-- begin --
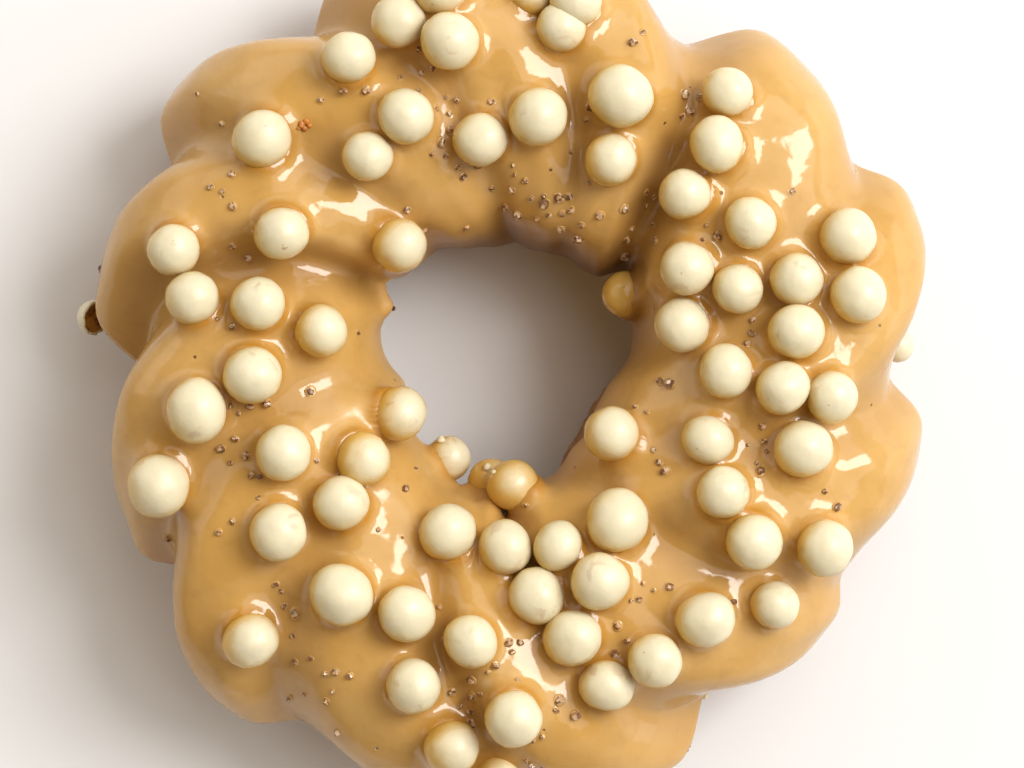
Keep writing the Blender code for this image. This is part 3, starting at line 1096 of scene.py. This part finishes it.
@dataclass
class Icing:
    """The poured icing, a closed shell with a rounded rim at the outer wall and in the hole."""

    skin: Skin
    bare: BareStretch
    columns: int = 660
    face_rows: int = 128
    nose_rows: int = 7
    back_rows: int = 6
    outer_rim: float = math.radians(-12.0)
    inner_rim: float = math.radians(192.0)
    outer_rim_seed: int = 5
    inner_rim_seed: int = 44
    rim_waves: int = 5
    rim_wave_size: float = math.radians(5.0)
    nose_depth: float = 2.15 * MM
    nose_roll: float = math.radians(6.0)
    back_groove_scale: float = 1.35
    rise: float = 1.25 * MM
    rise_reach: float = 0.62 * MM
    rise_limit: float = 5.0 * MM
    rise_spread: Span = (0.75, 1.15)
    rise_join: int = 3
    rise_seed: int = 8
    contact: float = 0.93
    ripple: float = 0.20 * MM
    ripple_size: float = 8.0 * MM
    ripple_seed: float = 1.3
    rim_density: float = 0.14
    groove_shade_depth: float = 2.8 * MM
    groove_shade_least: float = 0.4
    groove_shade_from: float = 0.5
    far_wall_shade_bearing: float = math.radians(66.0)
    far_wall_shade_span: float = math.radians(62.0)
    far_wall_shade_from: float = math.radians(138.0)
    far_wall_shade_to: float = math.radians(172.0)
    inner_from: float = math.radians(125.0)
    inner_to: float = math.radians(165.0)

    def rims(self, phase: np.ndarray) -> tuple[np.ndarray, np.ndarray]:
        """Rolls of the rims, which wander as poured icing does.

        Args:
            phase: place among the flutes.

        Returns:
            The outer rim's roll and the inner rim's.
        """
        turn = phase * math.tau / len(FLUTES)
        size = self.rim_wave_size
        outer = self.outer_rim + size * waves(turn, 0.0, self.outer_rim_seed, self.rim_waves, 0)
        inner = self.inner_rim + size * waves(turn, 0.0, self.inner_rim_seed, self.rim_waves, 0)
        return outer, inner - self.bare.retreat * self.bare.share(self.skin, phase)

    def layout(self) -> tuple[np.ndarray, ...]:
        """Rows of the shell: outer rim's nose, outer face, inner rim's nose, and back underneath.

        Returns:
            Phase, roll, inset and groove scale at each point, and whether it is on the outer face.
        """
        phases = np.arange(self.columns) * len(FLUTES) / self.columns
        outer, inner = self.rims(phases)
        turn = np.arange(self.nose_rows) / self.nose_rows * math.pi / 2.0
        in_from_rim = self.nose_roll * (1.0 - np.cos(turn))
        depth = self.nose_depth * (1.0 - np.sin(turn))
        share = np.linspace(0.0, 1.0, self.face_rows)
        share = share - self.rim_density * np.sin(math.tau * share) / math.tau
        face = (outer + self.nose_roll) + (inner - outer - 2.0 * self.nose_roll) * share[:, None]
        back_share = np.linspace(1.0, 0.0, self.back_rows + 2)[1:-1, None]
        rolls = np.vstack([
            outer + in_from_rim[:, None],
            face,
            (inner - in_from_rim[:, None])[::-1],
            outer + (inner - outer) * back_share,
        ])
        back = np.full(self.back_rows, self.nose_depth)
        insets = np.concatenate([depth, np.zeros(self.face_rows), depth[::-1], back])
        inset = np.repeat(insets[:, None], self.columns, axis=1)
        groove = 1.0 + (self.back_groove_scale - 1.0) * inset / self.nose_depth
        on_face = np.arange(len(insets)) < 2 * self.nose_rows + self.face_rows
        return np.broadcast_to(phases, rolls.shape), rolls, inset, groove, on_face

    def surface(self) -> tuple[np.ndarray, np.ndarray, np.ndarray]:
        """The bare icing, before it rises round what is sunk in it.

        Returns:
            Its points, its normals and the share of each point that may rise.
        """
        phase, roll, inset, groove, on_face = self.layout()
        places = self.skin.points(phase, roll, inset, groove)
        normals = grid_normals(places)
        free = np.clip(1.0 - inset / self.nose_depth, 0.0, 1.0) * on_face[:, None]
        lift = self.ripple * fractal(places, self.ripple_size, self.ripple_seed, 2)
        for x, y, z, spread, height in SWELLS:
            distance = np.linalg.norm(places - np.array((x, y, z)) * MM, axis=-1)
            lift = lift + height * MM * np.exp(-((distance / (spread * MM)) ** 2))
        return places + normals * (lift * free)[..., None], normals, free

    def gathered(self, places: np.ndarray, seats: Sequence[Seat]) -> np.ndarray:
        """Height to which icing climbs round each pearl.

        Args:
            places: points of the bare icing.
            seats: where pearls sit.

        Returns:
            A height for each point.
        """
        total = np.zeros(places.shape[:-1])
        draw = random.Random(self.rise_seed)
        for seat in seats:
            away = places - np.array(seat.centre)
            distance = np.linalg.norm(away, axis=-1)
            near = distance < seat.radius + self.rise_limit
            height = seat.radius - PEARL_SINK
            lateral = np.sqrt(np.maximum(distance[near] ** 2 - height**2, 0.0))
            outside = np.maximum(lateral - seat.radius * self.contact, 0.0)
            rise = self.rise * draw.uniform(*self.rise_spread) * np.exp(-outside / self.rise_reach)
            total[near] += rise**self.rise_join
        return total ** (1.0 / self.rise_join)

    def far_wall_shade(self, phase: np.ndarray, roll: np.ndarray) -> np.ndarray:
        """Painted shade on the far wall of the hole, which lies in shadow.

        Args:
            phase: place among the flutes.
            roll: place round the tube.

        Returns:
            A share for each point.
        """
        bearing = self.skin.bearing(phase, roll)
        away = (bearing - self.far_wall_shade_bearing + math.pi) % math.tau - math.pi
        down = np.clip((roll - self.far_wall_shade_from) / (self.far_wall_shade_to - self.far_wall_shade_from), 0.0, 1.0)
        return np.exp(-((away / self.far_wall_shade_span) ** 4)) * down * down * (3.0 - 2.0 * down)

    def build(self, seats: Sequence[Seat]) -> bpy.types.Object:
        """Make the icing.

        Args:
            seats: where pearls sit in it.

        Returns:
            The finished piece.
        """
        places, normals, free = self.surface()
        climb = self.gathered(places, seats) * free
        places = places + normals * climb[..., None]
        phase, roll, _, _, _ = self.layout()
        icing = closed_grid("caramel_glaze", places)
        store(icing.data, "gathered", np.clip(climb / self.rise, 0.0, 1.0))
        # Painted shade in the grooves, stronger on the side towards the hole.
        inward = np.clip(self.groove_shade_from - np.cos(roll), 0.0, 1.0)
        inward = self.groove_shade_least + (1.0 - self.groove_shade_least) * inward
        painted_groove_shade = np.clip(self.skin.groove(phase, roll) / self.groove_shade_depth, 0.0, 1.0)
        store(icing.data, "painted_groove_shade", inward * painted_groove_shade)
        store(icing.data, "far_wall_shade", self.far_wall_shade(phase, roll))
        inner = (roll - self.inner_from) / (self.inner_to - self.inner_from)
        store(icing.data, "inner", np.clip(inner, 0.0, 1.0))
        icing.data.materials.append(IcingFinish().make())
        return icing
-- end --
** WHAT THIS TASK INVOLVES **
Repeat, exactly and only, the lines from the beginning of the material through the line that contains "poured icing, a".

** SOLUTION TO THIS PROBLEM **
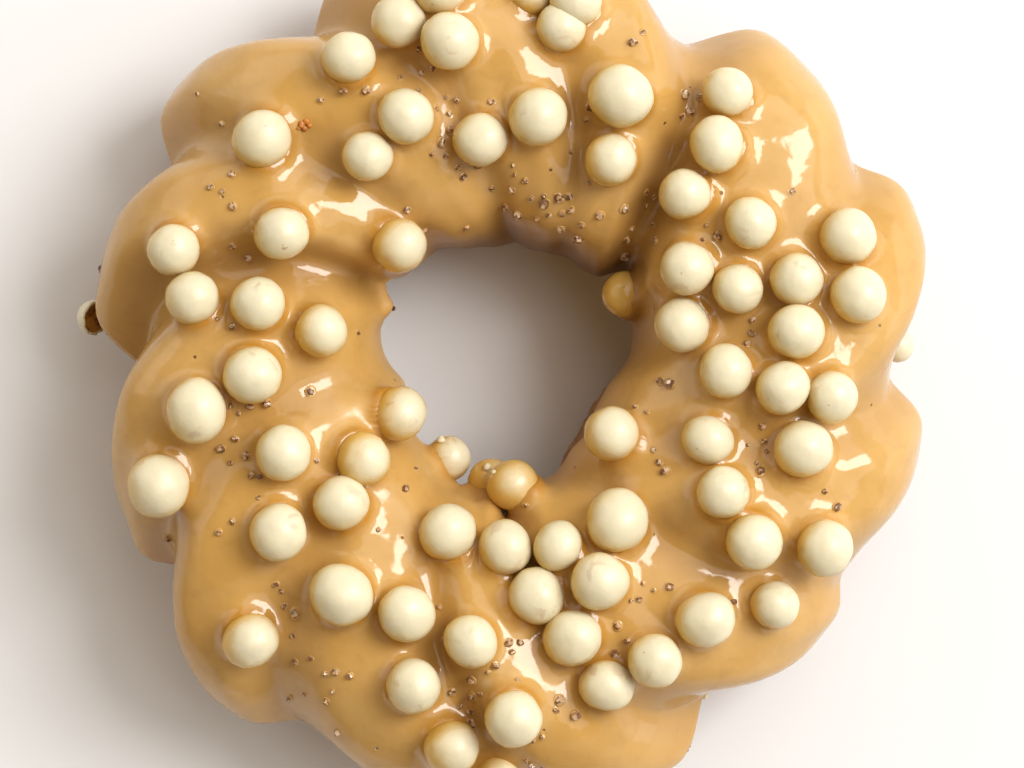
Keep writing the Blender code for this image. This is part 3, starting at line 1096 of scene.py. This part finishes it.
@dataclass
class Icing:
    """The poured icing, a closed shell with a rounded rim at the outer wall and in the hole."""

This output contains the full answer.